DataWorks provides the Data Quality module for you to control the data quality of heterogeneous data stores. In Data Quality, you can check data quality, configure alert notifications, and manage connections.

Relying on DataWorks, Data Quality provides a comprehensive data quality scheme that has various features. For example, you can detect data, compare data, monitor data quality, scan SQL nodes, and use intelligent alerting.

Data Quality can monitor data processing throughout the process, detect issues based on monitoring rules, and send alert notifications to alert recipients in a timely manner.
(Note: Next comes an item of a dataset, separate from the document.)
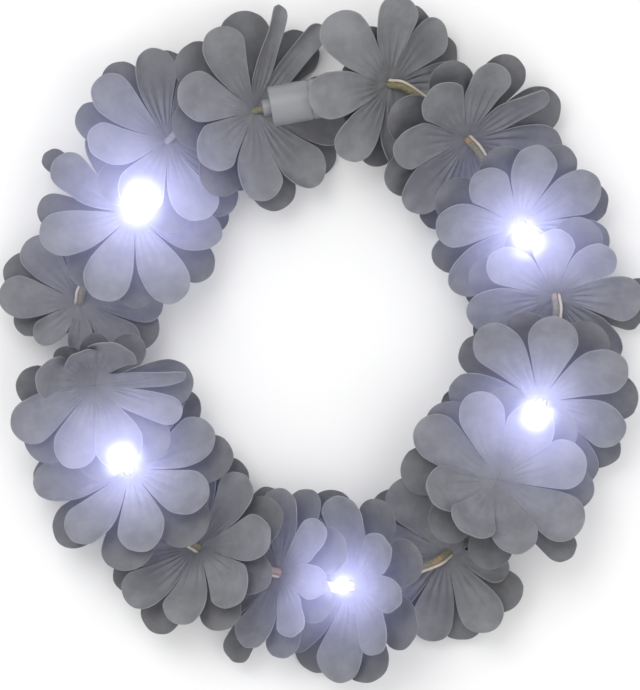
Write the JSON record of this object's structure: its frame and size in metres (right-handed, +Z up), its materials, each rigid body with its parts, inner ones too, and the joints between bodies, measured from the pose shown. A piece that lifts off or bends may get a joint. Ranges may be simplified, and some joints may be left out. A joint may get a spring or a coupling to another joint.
{
  "type": "light-up flower crown headband",
  "caption": "Closed ring of cupped cloth flowers on a wrapped wire band, worn round the head, with small lamps in some flowers and a battery capsule with a push button.",
  "frame": {"origin": "on the table, under the middle of the crown's box, which is inside the open head ring", "axes": "+Z up out of the flowers' faces, +Y towards the battery capsule, +X to the wearer's other side"},
  "size_m": [0.2464, 0.258, 0.0437],
  "materials": {
    "petal_cloth": "satin cloth, pressed petals",
    "band_wrap": "crepe tape, wound",
    "lead_sheath": "satin sheath",
    "lamp_lens": "clear, lit",
    "battery_plastic": "satin moulded"
  },
  "bodies": {
    "crown": {"band": "band_wrap", "lamp_lead": "lead_sheath", "battery_capsule": "battery_plastic", "lamp_04": "lamp_lens", "lamp_06": "lamp_lens", "lamp_09": "lamp_lens", "lamp_12": "lamp_lens", "lamp_15": "lamp_lens", "flower_01_front_petals": "petal_cloth", "flower_01_back_petals": "petal_cloth", "flower_02_front_petals": "petal_cloth", "flower_02_back_petals": "petal_cloth", "flower_03_front_petals": "petal_cloth", "flower_03_back_petals": "petal_cloth", "flower_04_front_petals": "petal_cloth", "flower_04_back_petals": "petal_cloth", "flower_05_front_petals": "petal_cloth", "flower_05_back_petals": "petal_cloth", "flower_06_front_petals": "petal_cloth", "flower_06_back_petals": "petal_cloth", "flower_07_front_petals": "petal_cloth", "flower_07_back_petals": "petal_cloth", "flower_08_front_petals": "petal_cloth", "flower_08_back_petals": "petal_cloth", "flower_09_front_petals": "petal_cloth", "flower_09_back_petals": "petal_cloth", "flower_10_front_petals": "petal_cloth", "flower_10_back_petals": "petal_cloth", "flower_11_front_petals": "petal_cloth", "flower_11_back_petals": "petal_cloth", "flower_12_front_petals": "petal_cloth", "flower_12_back_petals": "petal_cloth", "flower_13_front_petals": "petal_cloth", "flower_13_back_petals": "petal_cloth", "flower_14_front_petals": "petal_cloth", "flower_14_back_petals": "petal_cloth", "flower_15_front_petals": "petal_cloth", "flower_15_back_petals": "petal_cloth", "flower_16_front_petals": "petal_cloth", "flower_16_back_petals": "petal_cloth"},
    "switch": {"push_button": "battery_plastic"}
  },
  "joints": [
    {"name": "button_press", "type": "slide", "parent": "crown", "child": "switch", "axis": [0.9834, 0.1813, 0], "range_m": [0, 0.0012], "stiffness_N_per_m": 300}
  ]
}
Data Quality monitors data quality by dataset. Currently, it allows you to monitor data in E-MapReduce tables, AnalyticDB for PostgreSQL tables, MaxCompute tables, and Datahub topics. When offline data of E-MapReduce, AnalyticDB for PostgreSQL, and MaxCompute changes, Data Quality checks the data and blocks nodes that use the data if it detects anomalies. This prevents the nodes from being affected. Data Quality also allows you to manage the check result history so that you can analyze and evaluate the data quality.

For streaming data, Data Quality uses Datahub to monitor data streams and sends alert notifications to subscribers if it detects stream discontinuity. You can set the alert severity, such as warning and error alerts, and the alert frequency to minimize repeated alerts.

The following figure shows the data monitoring flowchart in Data Quality. Data monitoring flowchart
Note Data Quality monitors the quality of data in E-MapReduce tables, AnalyticDB for PostgreSQL tables, MaxCompute tables, and Datahub topics. To use Data Quality features, you need to create tables or topics and write data to the tables or topics.

You can create tables and topics and write data to them in the DataWorks console. You can also create MaxCompute tables and write data to the tables on the MaxCompute client.